What you should do: Remind them to breathe
When someone is anxious, and especially if they’re in the midst of a panic attack, they often hyperventilate. Breathing slowly and mindfully is one of the most effective ways to slow a person’s nervous system and calm them down. Chances are, if they have sought professional help for their anxiety, they’ve probably been taught a breathing technique or two. But sometimes we just need a little reminder to practice those exercises. Doing so is a much more constructive approach than simply telling the person to calm down.
2. "Just be positive."
DO NOT tell me to “just be positive”, or any other anxious person for that matter. It brings on a world of frustration. What might be easy for you isn’t necessarily easy for everyone else. Yes, anxious people combat a slew of negative thoughts, so it seems obvious to just point our brain in the opposite direction, right? Wrong. Positive affirmations do help in the fight against anxiety, but when you tell an anxious person to “be positive” you make it sound so simple, and it belittles what they're struggling with. The reality is that it's NOT easy. Taking back control of racing thoughts is a difficult, exhausting task.
What you should say: "You are okay".
No matter how many times we try to be positive ourselves, it doesn’t always work. But hearing a positive affirmation from someone else helps to solidify the thought. Make sure you have their attention, and say it with confidence: “You’re okay.” If you’re confident, it will help them be confident.
3. "There's nothing to worry about."
Alright, deep down, we know that there’s probably nothing to worry about. But we really can’t help obsessing over it. A lot of the time, anxiety isn’t rational. Therefore, we really can’t rationally explain to you why we are so worried about x, y, or z. And we definitely can’t just stop worrying. People who don’t suffer from anxiety sometimes just won’t get it. But saying “There’s nothing to worry about” makes us feel a little crazy.

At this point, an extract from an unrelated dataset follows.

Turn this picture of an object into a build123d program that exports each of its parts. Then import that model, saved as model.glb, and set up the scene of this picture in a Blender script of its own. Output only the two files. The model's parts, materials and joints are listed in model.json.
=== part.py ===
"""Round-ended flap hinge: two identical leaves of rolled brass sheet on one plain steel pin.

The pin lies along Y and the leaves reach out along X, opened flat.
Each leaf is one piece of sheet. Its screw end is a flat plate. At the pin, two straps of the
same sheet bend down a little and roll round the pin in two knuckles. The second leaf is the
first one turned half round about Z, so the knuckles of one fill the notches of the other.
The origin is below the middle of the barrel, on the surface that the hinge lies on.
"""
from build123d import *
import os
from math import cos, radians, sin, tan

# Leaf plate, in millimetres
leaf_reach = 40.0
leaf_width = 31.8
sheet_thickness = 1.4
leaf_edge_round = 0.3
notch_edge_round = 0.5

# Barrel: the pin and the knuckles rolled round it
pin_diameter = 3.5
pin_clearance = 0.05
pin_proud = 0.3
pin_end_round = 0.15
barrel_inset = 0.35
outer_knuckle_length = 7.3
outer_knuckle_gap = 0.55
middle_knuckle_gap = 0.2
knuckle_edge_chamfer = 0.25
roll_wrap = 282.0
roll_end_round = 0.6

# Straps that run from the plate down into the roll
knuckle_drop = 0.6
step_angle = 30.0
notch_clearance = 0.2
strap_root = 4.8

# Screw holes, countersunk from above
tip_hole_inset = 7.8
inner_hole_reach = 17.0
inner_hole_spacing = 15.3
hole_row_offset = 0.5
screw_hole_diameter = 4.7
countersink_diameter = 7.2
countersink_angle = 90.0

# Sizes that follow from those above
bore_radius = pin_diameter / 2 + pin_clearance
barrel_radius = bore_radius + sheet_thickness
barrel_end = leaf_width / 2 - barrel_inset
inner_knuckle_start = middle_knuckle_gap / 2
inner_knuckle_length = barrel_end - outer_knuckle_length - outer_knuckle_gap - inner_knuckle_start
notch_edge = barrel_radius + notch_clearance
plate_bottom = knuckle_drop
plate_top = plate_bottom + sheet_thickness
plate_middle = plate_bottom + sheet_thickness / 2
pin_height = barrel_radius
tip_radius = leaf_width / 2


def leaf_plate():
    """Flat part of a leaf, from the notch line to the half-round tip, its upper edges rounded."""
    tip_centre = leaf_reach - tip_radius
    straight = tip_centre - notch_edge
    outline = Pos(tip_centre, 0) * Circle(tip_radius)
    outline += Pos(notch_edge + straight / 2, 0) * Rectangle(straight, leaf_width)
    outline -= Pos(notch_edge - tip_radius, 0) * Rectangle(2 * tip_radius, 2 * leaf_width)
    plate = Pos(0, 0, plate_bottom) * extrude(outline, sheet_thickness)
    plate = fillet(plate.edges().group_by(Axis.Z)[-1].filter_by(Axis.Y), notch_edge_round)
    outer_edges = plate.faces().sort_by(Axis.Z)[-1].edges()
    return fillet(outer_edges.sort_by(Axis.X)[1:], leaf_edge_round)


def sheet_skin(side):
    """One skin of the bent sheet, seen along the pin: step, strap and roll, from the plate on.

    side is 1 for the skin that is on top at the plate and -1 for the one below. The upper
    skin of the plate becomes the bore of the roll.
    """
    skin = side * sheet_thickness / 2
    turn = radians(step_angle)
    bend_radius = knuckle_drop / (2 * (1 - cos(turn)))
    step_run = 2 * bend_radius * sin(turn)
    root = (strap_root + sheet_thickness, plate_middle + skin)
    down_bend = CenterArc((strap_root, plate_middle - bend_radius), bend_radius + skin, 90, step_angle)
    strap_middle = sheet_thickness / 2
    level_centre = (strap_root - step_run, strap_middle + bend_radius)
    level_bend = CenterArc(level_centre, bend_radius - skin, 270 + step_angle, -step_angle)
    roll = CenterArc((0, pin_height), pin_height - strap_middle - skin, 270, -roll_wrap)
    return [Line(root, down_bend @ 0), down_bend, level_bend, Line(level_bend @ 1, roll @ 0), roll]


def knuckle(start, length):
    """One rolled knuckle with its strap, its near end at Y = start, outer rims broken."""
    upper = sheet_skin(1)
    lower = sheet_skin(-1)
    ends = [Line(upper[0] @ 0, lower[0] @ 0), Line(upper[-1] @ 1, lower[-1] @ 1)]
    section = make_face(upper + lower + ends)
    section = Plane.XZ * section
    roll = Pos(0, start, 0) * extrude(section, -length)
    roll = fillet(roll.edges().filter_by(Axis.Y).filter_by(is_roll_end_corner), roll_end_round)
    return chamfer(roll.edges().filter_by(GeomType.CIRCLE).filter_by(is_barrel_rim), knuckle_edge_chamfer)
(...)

Personally, sometimes the only way to talk me down is to rationally deconstruct my irrational fears. For example, I went to the beach a while ago with some friends. For those of you from New Hampshire, you all know how freezing the water can be. I was the only one out of my group to go in the water. I was only in for about a minute, but it was so cold that by the time I came out, my legs were numb. Cue my irrational fear that maybe I was going to get hypothermia from spending a mere minute in those frigid waters. A friend of mine, however, calmly and rationally talked me out of my own head. He pointed to all the other people in the water “You see those people? They’ve been in the water longer than you, and they don’t have hypothermia.” He told me that I had to be in frigid water for x amount of time to get hypothermia, and that my body had to drop to a certain temperature. Or something like that. But it worked. My anxiety melted away, and I went back to enjoying our beach day.
What you should say: "Everything is going to be fine"
Saying “everything is going to be okay” might be a similar idea to “There’s nothing to worry about,” but the difference is in the delivery of the message. Reassuring the person that they are safe will help them relax. Sometimes we just need to be told that everything is going to work out. Sometimes, the anxiety or panic is based around absolutely nothing. In which case, it is sometimes okay to say ‘There’s nothing to worry about” as long as you pair it with the positive affirmation that everything is going to be okay. But if there is a specific situation that the person is worrying about, try addressing that issue directly, and assure them that it is highly unlikely. And even if the worst does happen – everything is still going to be okay. Just remember: if you’re confident, it’ll help us be confident too.